(begin)

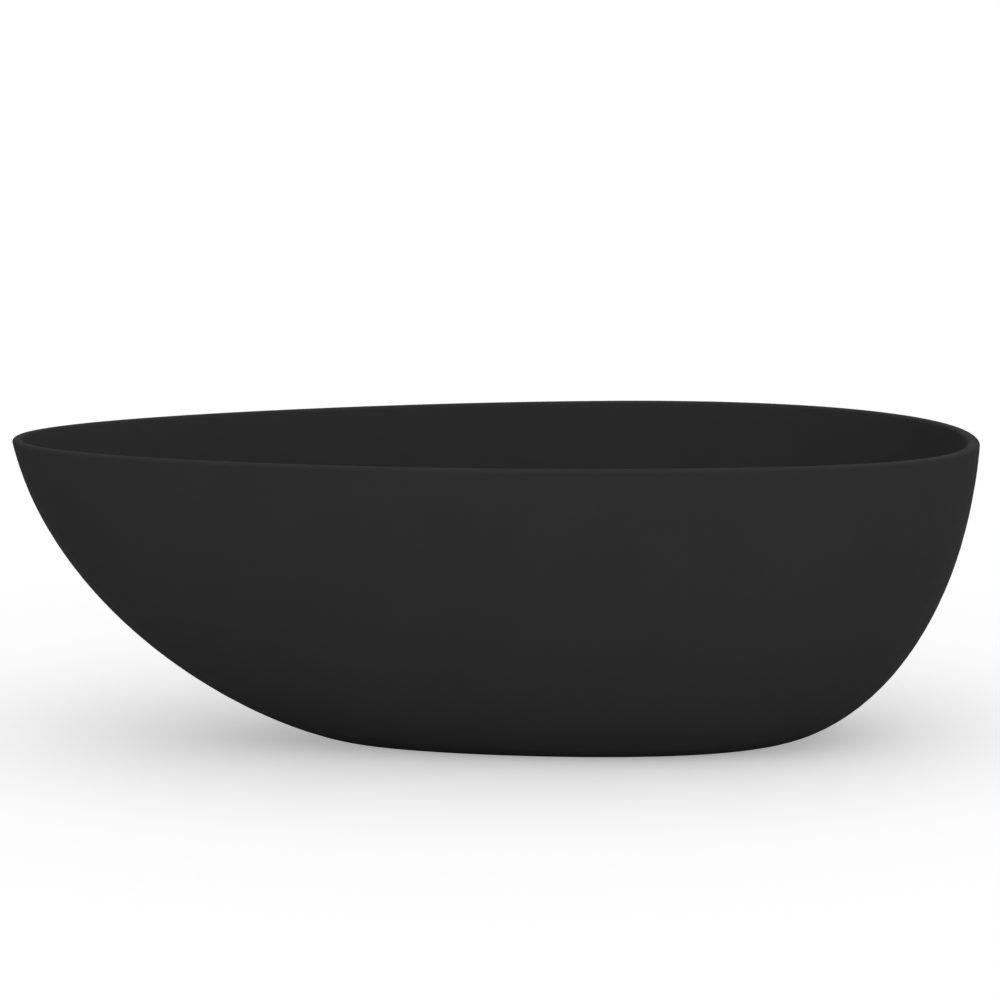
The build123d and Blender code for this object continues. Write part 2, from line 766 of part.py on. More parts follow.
with BuildPart(overflow_plane.offset(cover_standoff)) as overflow_cover:
    Cylinder(cover_radius, cover_depth, align=UP)
    outward = Axis(overflow_point, into_basin)
    fillet(overflow_cover.faces().sort_by(outward)[-1].edges(), cover_rounding)
    Cylinder(cover_radius - cover_wall, cover_depth - cover_face, align=UP, mode=Mode.SUBTRACT)
    Cylinder(cover_boss_radius, cover_depth - cover_wall, align=UP)
    Cylinder(screw_hole_radius, cover_depth, align=UP, mode=Mode.SUBTRACT)
    with Locations((0, 0, cover_depth - screw_head_height)):
        Cylinder(screw_head_radius + screw_recess_gap, screw_head_height, align=UP, mode=Mode.SUBTRACT)
overflow_cover.part.label = "overflow_cover"
export_step(overflow_cover.part, "parts/overflow_cover.step")

screw_seat = cover_standoff + cover_depth - screw_head_height
with BuildPart(overflow_plane.offset(screw_seat)) as overflow_screw:
    Cylinder(screw_head_radius, cover_screw_head_height, align=UP)
    Cylinder(screw_radius, screw_seat + body_standoff + 2, align=DOWN)
    with BuildSketch(overflow_plane.offset(screw_seat + cover_screw_head_height)):
        RegularPolygon(hex_socket_radius, 6, major_radius=False)
    extrude(amount=-hex_socket_depth, mode=Mode.SUBTRACT)
overflow_screw.part.label = "overflow_screw"
export_step(overflow_screw.part, "parts/overflow_screw.step")

# ---------------------------------------------------------------- overflow hose
hose_start = spigot_root + (body_radius + hose_stop) * down_wall
hose_end_x = drain_x + seal_radius + 2
hose_points = [
    hose_start,
    hose_start + hose_first_run * down_wall,
    Vector(762, 0, 262),
    Vector(700, 0, 180),
    Vector(618, 0, 118),
    Vector(535, 0, 103),
    Vector(455, 0, waste_spigot_height),
    Vector(hose_end_x, 0, waste_spigot_height),
]
hose_runs = [b - a for a, b in zip(hose_points, hose_points[1:])]
hose_bends = []
for before, after in zip(hose_runs, hose_runs[1:]):
    half_turn = radians(before.get_angle(after)) / 2
    hose_bends.append(hose_arc_share * min(before.length, after.length) / tan(half_turn))
print("hose bend radii", [round(bend) for bend in hose_bends])

with BuildPart() as overflow_hose:
    with BuildLine() as hose_route:
        FilletPolyline(*hose_points, radius=hose_bends)
    with BuildSketch(Plane(hose_start, x_dir=(0, 1, 0), z_dir=hose_runs[0])):
        Circle(hose_outer_radius)
        Circle(hose_inner_radius, mode=Mode.SUBTRACT)
    sweep()
overflow_hose.part.label = "overflow_hose"
export_step(overflow_hose.part, "parts/overflow_hose.step")

with BuildPart() as hose_clips:
    for middle, along in (
        (hose_start + clip_inset * down_wall, down_wall),
        (Vector(hose_end_x + clip_inset, 0, waste_spigot_height), Vector(1, 0, 0)),
    ):
        with Locations(Plane(middle, x_dir=(0, 1, 0), z_dir=along)):
            Cylinder(clip_radius, clip_width)
            with Locations((clip_radius, 0, 0)):
                Box(*clip_screw_size, clip_width)
            Cylinder(hose_outer_radius + clip_gap, clip_width, mode=Mode.SUBTRACT)
hose_clips.part.label = "hose_clips"
export_step(hose_clips.part, "parts/hose_clips.step")

# ---------------------------------------------------------------- trap
with BuildPart(Plane((drain_x, 0, trap_top))) as trap_washer:
    Cylinder(tail_radius, washer_thickness, align=UP)
    Cylinder(tail_bore_radius, washer_thickness, align=UP, mode=Mode.SUBTRACT)
trap_washer.part.label = "trap_washer"
export_step(trap_washer.part, "parts/trap_washer.step")

with BuildPart() as trap_nut:
    with BuildSketch(drain_section):
        with BuildLine():
            Polyline(
                (nut_inner_radius, nut_bottom),
                (nut_radius, nut_bottom),
                (nut_radius, nut_top - nut_edge),
                (nut_radius - nut_edge, nut_top),
                (tail_radius + nut_slip_gap, nut_top),
                (tail_radius + nut_slip_gap, nut_top - nut_roof),
                (nut_inner_radius, nut_top - nut_roof),
                close=True,
            )
        make_face()
    revolve(axis=drain_axis)
    with Locations((drain_x, 0, nut_bottom)):
        with PolarLocations(nut_radius + nut_edge, nut_grip_count):
            Cylinder(nut_grip_radius, nut_top - nut_bottom, align=UP, mode=Mode.SUBTRACT)
trap_nut.part.label = "trap_nut"
export_step(trap_nut.part, "parts/trap_nut.step")

with BuildPart() as trap_lid:
    with BuildSketch(drain_section):
        with BuildLine():
            Polyline(
                (dip_bore_radius, dip_bottom),
                (dip_radius, dip_bottom),
                (dip_radius, cup_top - lid_spigot_depth),
                (trap_radius - trap_wall - lid_fit_gap, cup_top - lid_spigot_depth),
                (trap_radius - trap_wall - lid_fit_gap, cup_top + trap_seal_thickness),
                (trap_radius + lid_lip, cup_top + trap_seal_thickness),
                (trap_radius + lid_lip, trap_top),
                (lid_neck_radius, trap_top),
                (lid_neck_radius, trap_top + lid_neck_height),
                (tail_radius + nut_slip_gap, trap_top + lid_neck_height),
                (tail_radius + nut_slip_gap, trap_top),
                (dip_bore_radius, trap_top),
                close=True,
            )
        make_face()
    revolve(axis=drain_axis)
trap_lid.part.label = "trap_lid"
export_step(trap_lid.part, "parts/trap_lid.step")

with BuildPart(Plane((drain_x, 0, cup_top))) as trap_seal:
    Cylinder(trap_radius, trap_seal_thickness, align=UP)
    Cylinder(trap_radius - trap_wall, trap_seal_thickness, align=UP, mode=Mode.SUBTRACT)
trap_seal.part.label = "trap_seal"
export_step(trap_seal.part, "parts/trap_seal.step")

with BuildPart() as trap_cup:
    with BuildSketch(drain_section):
        with BuildLine():
            Polyline(
                (0, trap_floor),
                (trap_radius - trap_edge, trap_floor),
                (trap_radius, trap_floor + trap_edge),
                (trap_radius, cup_top),
                (trap_radius - trap_wall, cup_top),
                (trap_radius - trap_wall, trap_floor + trap_wall),
                (weir_radius + weir_wall, trap_floor + trap_wall),
                (weir_radius + weir_wall, weir_top),
                (weir_radius, weir_top),
                (weir_radius, trap_floor + trap_wall),
                (0, trap_floor + trap_wall),
                close=True,
            )
        make_face()
    revolve(axis=drain_axis)
    with Locations(Plane((drain_x - trap_radius + 2, 0, outlet_height), z_dir=(-1, 0, 0))):
        Cylinder(outlet_radius, outlet_length + 2, align=UP)
    with Locations(Plane((drain_x - trap_radius + 8, 0, outlet_height), z_dir=(-1, 0, 0))):
        Cylinder(outlet_radius - outlet_wall, outlet_length + 8, align=UP, mode=Mode.SUBTRACT)
    outlet_rim = trap_cup.faces().filter_by(GeomType.PLANE).sort_by(Axis.X)[0]
    chamfer(outlet_rim.edges().sort_by(SortBy.LENGTH)[-1], outlet_chamfer)
trap_cup.part.label = "trap_cup"
export_step(trap_cup.part, "parts/trap_cup.step")
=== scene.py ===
import bpy
import json
from math import cos, pi, radians, sin, tau
from mathutils import Matrix, Vector


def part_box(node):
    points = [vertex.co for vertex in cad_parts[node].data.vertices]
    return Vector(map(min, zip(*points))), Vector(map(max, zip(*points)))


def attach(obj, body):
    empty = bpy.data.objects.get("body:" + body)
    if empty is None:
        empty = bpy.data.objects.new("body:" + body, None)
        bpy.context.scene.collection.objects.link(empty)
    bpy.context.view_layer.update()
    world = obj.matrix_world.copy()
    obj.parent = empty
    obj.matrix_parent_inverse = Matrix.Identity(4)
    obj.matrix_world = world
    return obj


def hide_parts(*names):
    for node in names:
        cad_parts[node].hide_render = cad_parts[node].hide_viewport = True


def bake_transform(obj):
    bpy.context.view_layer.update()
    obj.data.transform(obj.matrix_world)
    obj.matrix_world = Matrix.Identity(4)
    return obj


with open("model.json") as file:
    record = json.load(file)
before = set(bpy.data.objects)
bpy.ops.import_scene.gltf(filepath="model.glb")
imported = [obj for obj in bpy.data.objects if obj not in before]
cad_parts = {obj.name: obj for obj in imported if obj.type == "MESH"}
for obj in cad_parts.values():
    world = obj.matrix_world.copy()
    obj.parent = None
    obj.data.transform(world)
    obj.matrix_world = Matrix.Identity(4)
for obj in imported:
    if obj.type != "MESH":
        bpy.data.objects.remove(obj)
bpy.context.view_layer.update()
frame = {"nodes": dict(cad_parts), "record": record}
nodes = frame["nodes"]
MM = 0.001

# ---------------------------------------------------------------- camera, light and floor
CAMERA_DISTANCE = 10.0
CAMERA_HEIGHT = 2.05
CAMERA_YAW = 0.0477
CAMERA_PITCH = 0.1596
CAMERA_SIDE = -0.0064
CAMERA_LENS = 201.2
DOME_STRENGTH = 0.96
DOME_LEAN = (0.11, -0.30, -0.91)
DOME_CURVE = (-0.64, 0.0, 0.88)
FLOOR_SIZE = 160
FLOOR_SHADE = 1.0
FLOOR_GLOW = 0.375
FLOOR_BOUNCE = 0.6


def make_camera():
    """A long lens from the front, a little above the rim and slightly from the head end."""
    camera = bpy.data.objects.new("camera", bpy.data.cameras.new("camera"))
    bpy.context.scene.collection.objects.link(camera)
    camera.data.lens = CAMERA_LENS
    camera.data.clip_end = FLOOR_SIZE
    camera.location = (
        -CAMERA_SIDE * cos(CAMERA_YAW) - CAMERA_DISTANCE * sin(CAMERA_YAW),
        CAMERA_SIDE * sin(CAMERA_YAW) - CAMERA_DISTANCE * cos(CAMERA_YAW),
        CAMERA_HEIGHT,
    )
    camera.rotation_euler = (pi / 2 - CAMERA_PITCH, 0, -CAMERA_YAW)
    bpy.context.scene.camera = camera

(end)

GOAL: What is the number of lines that hold the string "model"? Give it alone.

TASK OUTPUT: 2